::: Data supplied :::

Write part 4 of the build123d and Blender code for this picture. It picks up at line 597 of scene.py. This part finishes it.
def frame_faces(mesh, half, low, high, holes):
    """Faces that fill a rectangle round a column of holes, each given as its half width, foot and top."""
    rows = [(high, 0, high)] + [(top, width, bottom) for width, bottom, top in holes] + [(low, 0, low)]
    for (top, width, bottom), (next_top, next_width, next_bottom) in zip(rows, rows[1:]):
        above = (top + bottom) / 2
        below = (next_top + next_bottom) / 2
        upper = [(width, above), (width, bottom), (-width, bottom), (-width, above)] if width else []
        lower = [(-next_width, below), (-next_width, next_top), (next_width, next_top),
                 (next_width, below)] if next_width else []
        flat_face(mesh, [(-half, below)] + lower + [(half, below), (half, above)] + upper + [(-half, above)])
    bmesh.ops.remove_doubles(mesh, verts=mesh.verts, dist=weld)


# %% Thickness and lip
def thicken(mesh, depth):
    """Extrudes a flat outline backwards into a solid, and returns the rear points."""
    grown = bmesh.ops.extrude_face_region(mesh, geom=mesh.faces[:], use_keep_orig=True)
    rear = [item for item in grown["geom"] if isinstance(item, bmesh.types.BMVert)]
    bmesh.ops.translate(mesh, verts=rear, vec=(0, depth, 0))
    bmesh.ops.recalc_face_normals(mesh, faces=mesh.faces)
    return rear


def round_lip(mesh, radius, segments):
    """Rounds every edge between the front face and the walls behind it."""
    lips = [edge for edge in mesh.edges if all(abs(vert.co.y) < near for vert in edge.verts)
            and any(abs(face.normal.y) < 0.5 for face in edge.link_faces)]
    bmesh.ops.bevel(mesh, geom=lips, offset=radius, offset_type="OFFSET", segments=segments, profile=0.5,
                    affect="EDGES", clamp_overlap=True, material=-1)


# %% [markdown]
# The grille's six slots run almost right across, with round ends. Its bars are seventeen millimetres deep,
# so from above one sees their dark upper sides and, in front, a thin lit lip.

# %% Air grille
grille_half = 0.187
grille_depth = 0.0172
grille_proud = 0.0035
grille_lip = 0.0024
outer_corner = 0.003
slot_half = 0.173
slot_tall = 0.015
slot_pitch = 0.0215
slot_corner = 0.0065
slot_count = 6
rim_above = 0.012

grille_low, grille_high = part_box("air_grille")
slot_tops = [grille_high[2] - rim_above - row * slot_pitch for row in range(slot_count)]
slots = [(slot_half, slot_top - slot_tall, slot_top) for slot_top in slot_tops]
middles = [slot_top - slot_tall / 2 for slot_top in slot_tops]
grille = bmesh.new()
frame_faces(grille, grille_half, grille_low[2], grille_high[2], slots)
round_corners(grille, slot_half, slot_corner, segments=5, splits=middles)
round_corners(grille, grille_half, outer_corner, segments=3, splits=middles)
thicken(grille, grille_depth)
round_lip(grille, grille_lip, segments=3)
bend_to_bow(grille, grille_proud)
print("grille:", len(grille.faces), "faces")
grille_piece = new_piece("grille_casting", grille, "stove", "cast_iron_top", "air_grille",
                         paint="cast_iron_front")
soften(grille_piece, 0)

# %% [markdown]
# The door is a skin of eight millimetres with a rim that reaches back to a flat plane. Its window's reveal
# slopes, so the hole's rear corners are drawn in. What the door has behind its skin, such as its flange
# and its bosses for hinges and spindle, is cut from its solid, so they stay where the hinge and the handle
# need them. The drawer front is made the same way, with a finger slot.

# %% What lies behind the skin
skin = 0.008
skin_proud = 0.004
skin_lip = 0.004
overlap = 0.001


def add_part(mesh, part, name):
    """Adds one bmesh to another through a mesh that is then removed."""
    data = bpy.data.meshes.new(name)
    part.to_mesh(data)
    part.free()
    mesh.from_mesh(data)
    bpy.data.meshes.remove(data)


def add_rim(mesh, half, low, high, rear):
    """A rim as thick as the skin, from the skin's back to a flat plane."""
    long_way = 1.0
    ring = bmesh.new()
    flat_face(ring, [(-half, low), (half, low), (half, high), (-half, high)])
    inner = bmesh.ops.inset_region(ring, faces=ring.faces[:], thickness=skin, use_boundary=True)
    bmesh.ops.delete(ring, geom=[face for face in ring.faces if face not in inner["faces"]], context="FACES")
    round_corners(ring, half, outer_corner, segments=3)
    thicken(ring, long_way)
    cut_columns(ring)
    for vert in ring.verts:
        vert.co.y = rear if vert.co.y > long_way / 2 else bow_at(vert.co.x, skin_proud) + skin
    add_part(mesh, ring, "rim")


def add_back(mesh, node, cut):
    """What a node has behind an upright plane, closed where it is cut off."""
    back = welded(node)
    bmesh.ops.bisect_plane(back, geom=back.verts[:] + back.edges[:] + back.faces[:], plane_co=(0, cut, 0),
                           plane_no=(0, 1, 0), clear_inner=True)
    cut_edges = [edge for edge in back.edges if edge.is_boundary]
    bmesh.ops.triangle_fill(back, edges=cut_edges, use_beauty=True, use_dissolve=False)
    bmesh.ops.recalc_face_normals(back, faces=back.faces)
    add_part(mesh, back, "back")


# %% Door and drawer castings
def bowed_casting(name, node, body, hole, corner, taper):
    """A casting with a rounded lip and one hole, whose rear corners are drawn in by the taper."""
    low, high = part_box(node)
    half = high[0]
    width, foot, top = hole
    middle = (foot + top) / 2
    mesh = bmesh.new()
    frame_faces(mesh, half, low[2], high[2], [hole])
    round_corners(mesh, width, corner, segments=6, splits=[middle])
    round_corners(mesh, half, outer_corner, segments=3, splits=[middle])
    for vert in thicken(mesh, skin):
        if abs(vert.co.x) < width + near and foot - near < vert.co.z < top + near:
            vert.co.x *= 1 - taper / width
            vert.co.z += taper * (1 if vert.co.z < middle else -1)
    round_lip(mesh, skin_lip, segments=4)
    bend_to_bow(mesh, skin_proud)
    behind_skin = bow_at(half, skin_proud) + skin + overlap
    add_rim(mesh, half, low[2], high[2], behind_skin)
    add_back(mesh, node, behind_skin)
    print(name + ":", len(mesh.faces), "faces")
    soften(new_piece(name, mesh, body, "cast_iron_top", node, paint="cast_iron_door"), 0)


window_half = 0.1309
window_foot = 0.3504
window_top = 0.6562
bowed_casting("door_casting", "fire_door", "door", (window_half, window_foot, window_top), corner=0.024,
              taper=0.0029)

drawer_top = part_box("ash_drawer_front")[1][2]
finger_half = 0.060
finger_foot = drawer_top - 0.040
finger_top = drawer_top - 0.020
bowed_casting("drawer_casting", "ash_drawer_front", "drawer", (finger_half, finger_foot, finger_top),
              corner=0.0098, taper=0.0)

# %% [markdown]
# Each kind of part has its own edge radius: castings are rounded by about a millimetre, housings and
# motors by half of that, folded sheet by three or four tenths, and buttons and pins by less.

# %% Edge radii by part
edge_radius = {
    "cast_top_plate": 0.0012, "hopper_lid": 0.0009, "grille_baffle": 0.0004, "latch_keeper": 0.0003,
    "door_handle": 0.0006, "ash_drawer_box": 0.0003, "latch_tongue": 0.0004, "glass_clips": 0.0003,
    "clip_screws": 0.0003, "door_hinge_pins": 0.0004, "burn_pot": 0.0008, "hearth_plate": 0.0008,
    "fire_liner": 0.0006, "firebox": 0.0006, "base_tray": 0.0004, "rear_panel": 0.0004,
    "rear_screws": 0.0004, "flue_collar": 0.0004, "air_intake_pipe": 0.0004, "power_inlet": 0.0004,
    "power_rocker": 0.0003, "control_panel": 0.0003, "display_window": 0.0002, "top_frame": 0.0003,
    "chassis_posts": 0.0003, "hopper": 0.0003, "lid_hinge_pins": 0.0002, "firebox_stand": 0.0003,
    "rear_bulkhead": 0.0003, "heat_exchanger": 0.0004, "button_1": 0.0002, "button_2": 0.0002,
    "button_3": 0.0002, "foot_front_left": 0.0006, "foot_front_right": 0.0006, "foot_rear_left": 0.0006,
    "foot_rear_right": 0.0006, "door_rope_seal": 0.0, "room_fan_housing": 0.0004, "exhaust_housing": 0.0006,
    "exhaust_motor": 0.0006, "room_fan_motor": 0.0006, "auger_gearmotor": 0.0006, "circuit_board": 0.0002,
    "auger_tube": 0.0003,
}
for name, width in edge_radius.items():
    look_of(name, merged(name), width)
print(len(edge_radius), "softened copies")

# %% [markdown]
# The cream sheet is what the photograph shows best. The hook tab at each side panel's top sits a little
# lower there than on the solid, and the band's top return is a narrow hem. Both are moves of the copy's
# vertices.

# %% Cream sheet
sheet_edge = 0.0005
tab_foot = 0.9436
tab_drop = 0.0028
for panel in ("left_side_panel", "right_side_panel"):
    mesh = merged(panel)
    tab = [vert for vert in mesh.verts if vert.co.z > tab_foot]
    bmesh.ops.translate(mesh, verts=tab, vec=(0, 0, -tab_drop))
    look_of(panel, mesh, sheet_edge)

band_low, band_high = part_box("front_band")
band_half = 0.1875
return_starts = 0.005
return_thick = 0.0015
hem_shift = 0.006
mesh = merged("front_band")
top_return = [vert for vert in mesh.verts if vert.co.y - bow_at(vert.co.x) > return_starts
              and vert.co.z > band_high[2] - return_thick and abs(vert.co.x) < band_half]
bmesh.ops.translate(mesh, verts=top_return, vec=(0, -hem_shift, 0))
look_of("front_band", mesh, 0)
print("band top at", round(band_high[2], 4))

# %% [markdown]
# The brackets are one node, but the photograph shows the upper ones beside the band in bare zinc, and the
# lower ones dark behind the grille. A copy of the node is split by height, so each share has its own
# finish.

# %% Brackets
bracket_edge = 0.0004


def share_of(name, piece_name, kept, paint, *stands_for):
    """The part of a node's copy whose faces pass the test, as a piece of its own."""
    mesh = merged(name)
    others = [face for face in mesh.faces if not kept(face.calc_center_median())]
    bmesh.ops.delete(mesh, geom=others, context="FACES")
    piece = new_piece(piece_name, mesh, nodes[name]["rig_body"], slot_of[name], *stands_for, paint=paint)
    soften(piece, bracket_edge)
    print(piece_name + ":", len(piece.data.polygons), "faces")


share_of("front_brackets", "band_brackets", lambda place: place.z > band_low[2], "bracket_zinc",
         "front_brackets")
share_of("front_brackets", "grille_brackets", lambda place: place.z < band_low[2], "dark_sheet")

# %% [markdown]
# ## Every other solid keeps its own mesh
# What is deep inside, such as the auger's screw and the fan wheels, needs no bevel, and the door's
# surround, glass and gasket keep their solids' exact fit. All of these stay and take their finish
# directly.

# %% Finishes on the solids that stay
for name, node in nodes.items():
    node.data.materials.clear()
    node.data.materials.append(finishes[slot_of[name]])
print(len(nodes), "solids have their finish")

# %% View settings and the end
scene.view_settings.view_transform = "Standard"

:::
::: Data supplied :::

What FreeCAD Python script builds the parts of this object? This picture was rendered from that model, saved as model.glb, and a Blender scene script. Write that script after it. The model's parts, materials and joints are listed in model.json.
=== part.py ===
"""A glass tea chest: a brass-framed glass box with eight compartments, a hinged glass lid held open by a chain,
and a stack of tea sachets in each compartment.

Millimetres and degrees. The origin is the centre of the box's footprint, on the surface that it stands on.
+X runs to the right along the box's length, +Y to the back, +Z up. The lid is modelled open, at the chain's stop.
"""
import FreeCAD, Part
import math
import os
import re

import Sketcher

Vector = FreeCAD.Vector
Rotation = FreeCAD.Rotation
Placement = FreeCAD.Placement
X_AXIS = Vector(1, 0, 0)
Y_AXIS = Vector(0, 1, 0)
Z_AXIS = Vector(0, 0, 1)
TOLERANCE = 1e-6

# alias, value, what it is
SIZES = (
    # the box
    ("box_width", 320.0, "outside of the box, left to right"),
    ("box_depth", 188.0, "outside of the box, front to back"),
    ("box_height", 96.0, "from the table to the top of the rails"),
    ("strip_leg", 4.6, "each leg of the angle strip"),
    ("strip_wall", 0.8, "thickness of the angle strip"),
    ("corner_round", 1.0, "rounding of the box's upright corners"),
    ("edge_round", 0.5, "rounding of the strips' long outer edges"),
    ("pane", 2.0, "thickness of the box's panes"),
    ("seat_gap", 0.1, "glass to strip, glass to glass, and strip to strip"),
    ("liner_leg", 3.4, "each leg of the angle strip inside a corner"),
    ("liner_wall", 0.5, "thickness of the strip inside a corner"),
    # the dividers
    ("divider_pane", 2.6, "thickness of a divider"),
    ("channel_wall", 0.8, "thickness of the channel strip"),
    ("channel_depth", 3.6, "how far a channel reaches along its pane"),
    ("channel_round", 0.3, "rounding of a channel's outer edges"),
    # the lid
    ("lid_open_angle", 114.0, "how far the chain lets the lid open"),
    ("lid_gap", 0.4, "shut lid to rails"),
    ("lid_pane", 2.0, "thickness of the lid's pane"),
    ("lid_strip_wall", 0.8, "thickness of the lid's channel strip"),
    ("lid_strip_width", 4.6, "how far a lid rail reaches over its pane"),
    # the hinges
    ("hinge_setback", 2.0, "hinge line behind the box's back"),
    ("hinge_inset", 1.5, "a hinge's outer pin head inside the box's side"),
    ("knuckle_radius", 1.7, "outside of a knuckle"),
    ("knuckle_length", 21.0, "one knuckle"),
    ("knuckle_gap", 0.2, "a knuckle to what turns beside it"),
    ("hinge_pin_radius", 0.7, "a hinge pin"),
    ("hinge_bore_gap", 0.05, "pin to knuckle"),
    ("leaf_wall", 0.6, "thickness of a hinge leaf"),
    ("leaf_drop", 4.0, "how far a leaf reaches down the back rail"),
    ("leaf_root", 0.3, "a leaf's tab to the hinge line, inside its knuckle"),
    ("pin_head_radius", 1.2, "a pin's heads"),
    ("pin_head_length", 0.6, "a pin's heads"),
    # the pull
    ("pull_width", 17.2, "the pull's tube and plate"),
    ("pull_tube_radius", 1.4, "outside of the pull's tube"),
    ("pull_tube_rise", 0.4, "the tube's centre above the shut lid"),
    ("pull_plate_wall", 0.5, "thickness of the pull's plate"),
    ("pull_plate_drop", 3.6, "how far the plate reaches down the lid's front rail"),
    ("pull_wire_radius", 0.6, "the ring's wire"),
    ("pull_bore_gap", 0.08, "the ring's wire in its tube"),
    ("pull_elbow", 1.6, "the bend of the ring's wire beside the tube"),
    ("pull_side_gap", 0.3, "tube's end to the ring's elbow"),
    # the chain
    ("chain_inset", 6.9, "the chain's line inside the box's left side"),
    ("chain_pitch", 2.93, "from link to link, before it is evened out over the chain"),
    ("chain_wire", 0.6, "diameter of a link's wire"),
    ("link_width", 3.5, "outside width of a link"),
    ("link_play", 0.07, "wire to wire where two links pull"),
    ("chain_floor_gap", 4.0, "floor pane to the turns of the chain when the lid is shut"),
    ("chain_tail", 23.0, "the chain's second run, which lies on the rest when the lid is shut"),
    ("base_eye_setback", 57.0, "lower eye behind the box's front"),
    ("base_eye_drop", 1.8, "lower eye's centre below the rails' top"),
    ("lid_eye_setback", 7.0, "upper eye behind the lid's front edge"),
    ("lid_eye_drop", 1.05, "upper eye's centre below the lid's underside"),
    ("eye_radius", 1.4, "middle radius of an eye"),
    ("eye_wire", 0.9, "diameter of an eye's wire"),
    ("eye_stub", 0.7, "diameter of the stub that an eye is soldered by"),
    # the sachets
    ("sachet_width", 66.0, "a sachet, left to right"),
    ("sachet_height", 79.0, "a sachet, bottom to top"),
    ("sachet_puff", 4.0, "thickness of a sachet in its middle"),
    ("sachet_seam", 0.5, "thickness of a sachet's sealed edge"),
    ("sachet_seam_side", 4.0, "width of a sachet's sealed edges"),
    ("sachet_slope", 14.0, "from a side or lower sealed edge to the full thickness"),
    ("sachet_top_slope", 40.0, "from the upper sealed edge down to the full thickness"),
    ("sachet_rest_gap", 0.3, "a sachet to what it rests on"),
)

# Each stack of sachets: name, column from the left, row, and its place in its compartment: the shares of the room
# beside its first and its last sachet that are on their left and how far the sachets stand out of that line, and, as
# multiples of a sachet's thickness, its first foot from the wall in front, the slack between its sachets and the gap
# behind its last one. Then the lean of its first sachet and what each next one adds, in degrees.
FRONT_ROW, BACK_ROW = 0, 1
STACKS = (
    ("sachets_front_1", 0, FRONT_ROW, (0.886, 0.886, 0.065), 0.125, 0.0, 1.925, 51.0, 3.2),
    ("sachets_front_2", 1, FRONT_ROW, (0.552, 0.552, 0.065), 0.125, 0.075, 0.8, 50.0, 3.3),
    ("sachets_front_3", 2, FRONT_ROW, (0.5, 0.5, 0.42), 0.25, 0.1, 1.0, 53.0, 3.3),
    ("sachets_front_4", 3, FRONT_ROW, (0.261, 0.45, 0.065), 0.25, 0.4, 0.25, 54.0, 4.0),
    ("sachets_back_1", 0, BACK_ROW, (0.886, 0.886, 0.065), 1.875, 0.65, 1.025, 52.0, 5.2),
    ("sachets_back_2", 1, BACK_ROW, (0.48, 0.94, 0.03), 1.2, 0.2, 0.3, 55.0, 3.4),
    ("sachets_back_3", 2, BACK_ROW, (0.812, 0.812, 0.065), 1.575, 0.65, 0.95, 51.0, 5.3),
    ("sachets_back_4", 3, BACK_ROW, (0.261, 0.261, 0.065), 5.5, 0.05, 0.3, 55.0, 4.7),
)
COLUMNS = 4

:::

Task instructions »
Copy the records above exactly, beginning at the line that contains "What FreeCAD Python" and stopping after the line that contains "TOLERANCE = 1e-6".

Answer to the problem »
What FreeCAD Python script builds the parts of this object? This picture was rendered from that model, saved as model.glb, and a Blender scene script. Write that script after it. The model's parts, materials and joints are listed in model.json.
=== part.py ===
"""A glass tea chest: a brass-framed glass box with eight compartments, a hinged glass lid held open by a chain,
and a stack of tea sachets in each compartment.

Millimetres and degrees. The origin is the centre of the box's footprint, on the surface that it stands on.
+X runs to the right along the box's length, +Y to the back, +Z up. The lid is modelled open, at the chain's stop.
"""
import FreeCAD, Part
import math
import os
import re

import Sketcher

Vector = FreeCAD.Vector
Rotation = FreeCAD.Rotation
Placement = FreeCAD.Placement
X_AXIS = Vector(1, 0, 0)
Y_AXIS = Vector(0, 1, 0)
Z_AXIS = Vector(0, 0, 1)
TOLERANCE = 1e-6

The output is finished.